HOW TO PRESERVE LAWFUL PERMANENT RESIDENT STATUS
Lawful permanent resident (LPR) status can be lost unintentionally by actions that lead the U.S. Government to conclude that the status has been abandoned. Many people are under two mistaken beliefs: (1) if an LPR returns to the U.S. at least once every year, his/her permanent residence status is automatically preserved, and (2) if an LPR remains outside the U.S. continuously for more than one year, his/her permanent residence status is automatically lost. Although both statements are generally correct, there are important exceptions. This advisory opinion will discuss the most common actions that can result in the loss of your LPR status, and will recommend certain steps that you can take to help preserve your LPR status.
An LPR may return and re‑enter the U.S. after a temporary absence abroad of less than one year by simply presenting his/her "green card" at the port of entry as proof of LPR status. However, all aliens returning to the U.S. are subject to inspection by the U.S. Government and an LPR who returns to the U.S. after an overseas trip of less than one year does not have an automatic right of re‑entry into the U.S. The key issue the Government considers when deciding whether or not to admit an LPR as a returning resident is whether at the time of departure from the U.S. and/or while overseas, did the LPR always intend to return permanently to the U.S.? In other words, was the LPR traveling abroad truly for a temporary purpose with the intention of resuming permanent residence in the U.S. after the purpose of the temporary trip abroad has been accomplished?
Among the most important factors the Government looks at upon the LPR's return in deciding whether there was an intention to abandon residence include:
a.
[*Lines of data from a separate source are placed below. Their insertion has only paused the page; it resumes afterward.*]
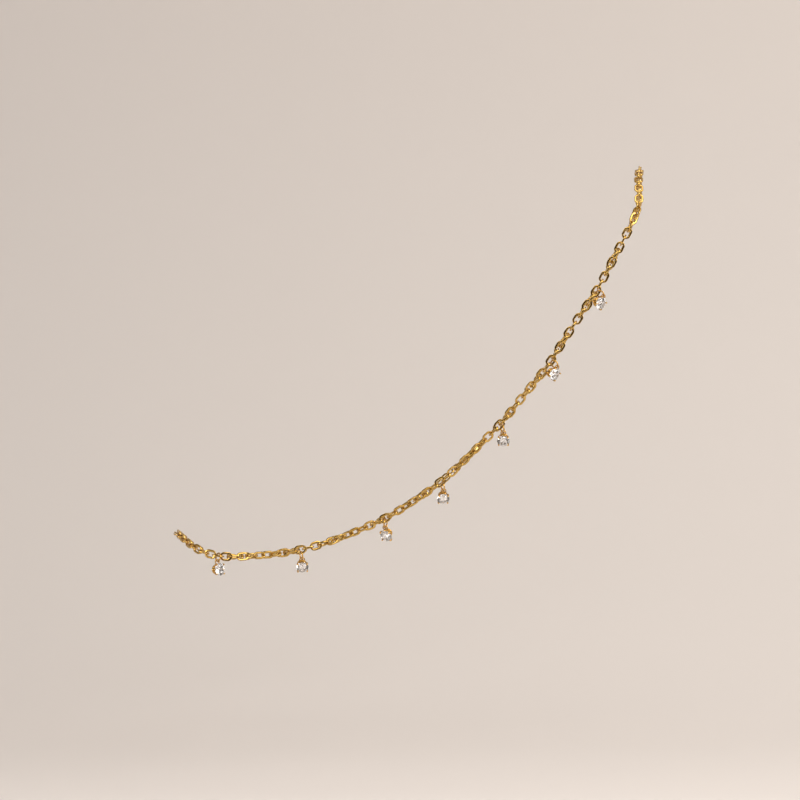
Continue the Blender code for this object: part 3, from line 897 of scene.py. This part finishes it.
def build_world():
    """A pale room. What it throws on the choker is darker from in front, behind and above the camera."""
    world = bpy.data.worlds.new("room")
    world.use_nodes = True
    bpy.context.scene.world = world
    nodes, links = world.node_tree.nodes, world.node_tree.links
    way = nodes.new("ShaderNodeTexCoord")
    facing = nodes.new("ShaderNodeVectorMath")
    facing.operation = "DOT_PRODUCT"
    facing.inputs[1].default_value = FRONT * cos(radians(DARK_RISE)) + UP * sin(radians(DARK_RISE))
    links.new(way.outputs["Generated"], facing.inputs[0])
    ramp = nodes.new("ShaderNodeValToRGB")
    pale, dark = ramp.color_ramp.elements
    pale.position = PALE_UP_TO
    pale.color = PALE_COLOUR
    dark.position = DARK_FROM
    dark.color = DARK_COLOUR
    links.new(facing.outputs["Value"], ramp.inputs["Fac"])
    background = nodes["Background"]
    background.inputs["Strength"].default_value = ROOM_STRENGTH
    path = nodes.new("ShaderNodeLightPath")
    seen = nodes.new("ShaderNodeMix")
    seen.data_type = "RGBA"
    seen.inputs["B"].default_value = ROOM_COLOUR
    links.new(path.outputs["Is Camera Ray"], seen.inputs["Factor"])
    links.new(ramp.outputs["Color"], seen.inputs["A"])
    links.new(seen.outputs["Result"], background.inputs["Color"])


def set_colours():
    """The picture's plain colours, as a camera with no grading would give them."""
    bpy.context.scene.view_settings.view_transform = "Standard"


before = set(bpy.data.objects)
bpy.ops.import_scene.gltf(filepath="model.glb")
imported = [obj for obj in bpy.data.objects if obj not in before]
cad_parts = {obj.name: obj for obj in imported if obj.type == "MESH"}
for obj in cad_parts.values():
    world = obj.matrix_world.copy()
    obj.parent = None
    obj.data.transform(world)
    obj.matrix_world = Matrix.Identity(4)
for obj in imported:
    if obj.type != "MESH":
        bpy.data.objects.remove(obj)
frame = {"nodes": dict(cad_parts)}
cad_low, cad_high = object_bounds()

chain_loop = Loop(loop_points())
metal_group = polished_metal_group()
chain_gold = gold_material("chain_gold", metal_group, CHAIN_GOLD, CHAIN_RELIEF)
setting_gold = gold_material("setting_gold", metal_group, SETTING_GOLD, SETTING_RELIEF)
clear_stone = crystal_material()

build_camera()
build_chain(chain_loop, chain_gold)
build_clasp(chain_loop, chain_gold)
build_drops(chain_loop, setting_gold, clear_stone, frame["nodes"])
build_sweep(Vector(cad_low), Vector(cad_high))
build_lamps((Vector(cad_low) + Vector(cad_high)) / 2)
build_world()
set_colours()
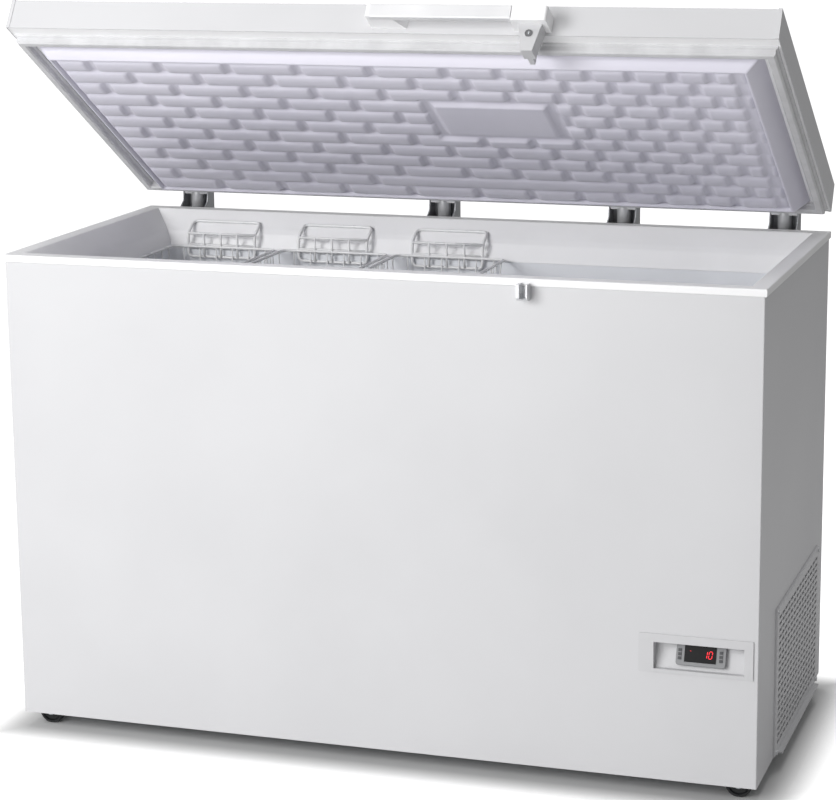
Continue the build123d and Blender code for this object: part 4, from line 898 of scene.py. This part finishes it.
# %% Lit bars and the glow
segment_ends = {"a": ((0, 1), (1, 1)), "b": ((1, 1), (1, 0)), "c": ((1, 0), (1, -1)),
                "d": ((0, -1), (1, -1)), "e": ((0, 0), (0, -1)), "f": ((0, 1), (0, 0))}
figure_w, figure_h, figure_v, slant = 0.0052, 0.0056, 0.002, 0.12
bar_width, bar_trim = 0.0009, 0.8
figures = ((0.0045, "bc"), (0.0125, "abcdef"))
dot_u, dot_v, dot_radius = -0.0165, 0.0065, 0.0006
bars = []
for left, lit in figures:
    for key in lit:
        a, b = (np.array([left + x * figure_w, figure_v + y * figure_h])
                for x, y in segment_ends[key])
        along = (b - a) / np.linalg.norm(b - a)
        a, b = a + along * bar_width * bar_trim, b - along * bar_width * bar_trim
        across = np.array([-along[1], along[0]]) * bar_width / 2
        flat = np.array([a - across, b - across, b + across, a + across])
        bars.append(bar_between(flat[:, 0] + slant * (flat[:, 1] - figure_v), flat[:, 1]))
around = np.linspace(0, 2 * np.pi, 4, endpoint=False)
bars.append(bar_between(dot_u + dot_radius * np.cos(around), dot_v + dot_radius * np.sin(around)))
bars = np.array(bars)
# A light-emitting segment looks flat and bright with hardly any shading of its own.
glow = bpy.data.materials.new("red_light_emitting_segments")
glow.use_nodes = True
segment = glow.node_tree.nodes["Principled BSDF"]
segment.inputs["Base Color"].default_value = paint("#C01020")
segment.inputs["Emission Color"].default_value = paint("#FF2030")
segment.inputs["Emission Strength"].default_value = 1.6
piece("display_figures", bars, repeated(capped(2), 8, len(bars)), glow, "cabinet",
      "display_black", smooth=False)

# %% [markdown]
# ## Floor, world and lamps
# The studio is a white floor under soft light from the front left, so the right side
# falls into grey as in the photograph. The floor glows to the camera alone, through the
# Light Path node, so that it reads as white paper. The glow fades out over the last ten
# centimetres before the cabinet, where it would wash away the shadow.

# %% White floor that keeps the shadow
floor_corners = [(-40, -12, 0), (40, -12, 0), (40, 60, 0), (-40, 60, 0)]
shadow_reach, floor_glow = 0.1, 0.9
floor_mesh = bpy.data.meshes.new("studio_floor")
floor_mesh.from_pydata(floor_corners, [], [(0, 1, 2, 3)])
studio_floor = bpy.data.objects.new("studio_floor", floor_mesh)
bpy.context.scene.collection.objects.link(studio_floor)
# Matt paint: it takes a soft shadow and mirrors nothing.
floor_paint = bpy.data.materials.new("studio_floor_white")
floor_paint.use_nodes = True
tree = floor_paint.node_tree
matte = tree.nodes["Principled BSDF"]
matte.inputs["Base Color"].default_value = paint("#D8D8D8")
matte.inputs["Roughness"].default_value = 0.9
matte.inputs["Emission Color"].default_value = paint("#FFFFFF")
place = add(tree, "ShaderNodeTexCoord")
apart = add(tree, "ShaderNodeSeparateXYZ", inputs={"Vector": place.outputs["Object"]})
outside = []
for axis, half in (("X", cabinet_x), ("Y", cabinet_y)):
    size = add(tree, "ShaderNodeMath", {"operation": "ABSOLUTE"}, {0: apart.outputs[axis]})
    outside.append(add(tree, "ShaderNodeMath", {"operation": "SUBTRACT"},
                       {0: size.outputs["Value"], 1: half}))
away = add(tree, "ShaderNodeMath", {"operation": "MAXIMUM"},
           {0: outside[0].outputs["Value"], 1: outside[1].outputs["Value"]})
fade = add(tree, "ShaderNodeMapRange", {"interpolation_type": "SMOOTHSTEP"}, {
    "Value": away.outputs["Value"], "From Min": 0.0, "From Max": shadow_reach,
    "To Min": 0.0, "To Max": floor_glow})
seen = add(tree, "ShaderNodeLightPath")
lift = add(tree, "ShaderNodeMath", {"operation": "MULTIPLY"},
           {0: seen.outputs["Is Camera Ray"], 1: fade.outputs["Result"]})
tree.links.new(lift.outputs["Value"], matte.inputs["Emission Strength"])
floor_mesh.materials.append(floor_paint)
print("the floor glows by", floor_glow, "from", shadow_reach, "m off the cabinet")

# %% World: white to the camera and through clear parts, dimmer as light
world_light = 0.32
world = bpy.data.worlds.new("studio_world")
world.use_nodes = True
bpy.context.scene.world = world
tree = world.node_tree
backdrop = tree.nodes["Background"]
backdrop.inputs["Color"].default_value = paint("#FFFFFF")
seen = add(tree, "ShaderNodeLightPath")
either = add(tree, "ShaderNodeMath", {"operation": "MAXIMUM"}, {
    0: seen.outputs["Is Camera Ray"], 1: seen.outputs["Is Transmission Ray"]})
level = add(tree, "ShaderNodeMapRange", inputs={
    "Value": either.outputs["Value"], "To Min": world_light, "To Max": 1.0})
tree.links.new(level.outputs["Result"], backdrop.inputs["Strength"])
print("world strength as light:", world_light)


# %% Soft lamps
def soft_lamp(name, place, target, size, watts):
    """A square area lamp that faces its target.

    It looks down its own -Z, so it tips by the angle between straight down and the
    target, and turns about Z towards it.
    """
    light = bpy.data.lights.new(name, "AREA")
    light.shape = "SQUARE"
    light.size = size
    light.energy = watts
    made = bpy.data.objects.new(name, light)
    aim = np.array(target) - np.array(place)
    made.location = place
    made.rotation_euler = (
        float(np.arctan2(np.hypot(aim[0], aim[1]), -aim[2])), 0.0,
        float(np.arctan2(aim[1], aim[0]) - np.pi / 2))
    bpy.context.scene.collection.objects.link(made)
    print(name, watts, "W from", round(float(np.linalg.norm(aim)), 2), "m")


soft_lamp("key_softbox", (-2.2, -3.2, 2.2), (0, 0, 0.8), 1.6, 92)
soft_lamp("front_fill", (-0.8, -3.4, 1.0), (0, 0, 0.9), 1.5, 36)
soft_lamp("top_softbox", (0.0, 0.4, 4.2), (0, 0, 0.8), 3.0, 70)

# %% [markdown]
# ## The view transform
# The Standard view keeps a white floor white.

bpy.context.scene.view_settings.view_transform = "Standard"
The reason for departing the U.S.;
b. The length of the visit abroad;
c. Whether the LPR is returning to the U.S. to permanently live or work in the U.S.;
d. Whether the LPR has strong family ties in the U.S.;
e. Whether the LPR has filed U.S. income tax returns without claiming non‑resident alien tax status.
If the Government believes that the weight of the evidence indicates that the LPR has "abandoned" his/her permanent home in the U.S. because he has established or re-established a permanent residence overseas, the fact that the LPR has returned to the U.S. from a trip of less than one year will not necessarily protect his/her LPR status. It has been our experience that the Government will not usually question LPR’s the first two or three times they attempt to enter the U.S. after a long trip abroad. However, the Government does become suspicious when a clear pattern develops of long sojourns abroad, interrupted only by short stays in the U.S.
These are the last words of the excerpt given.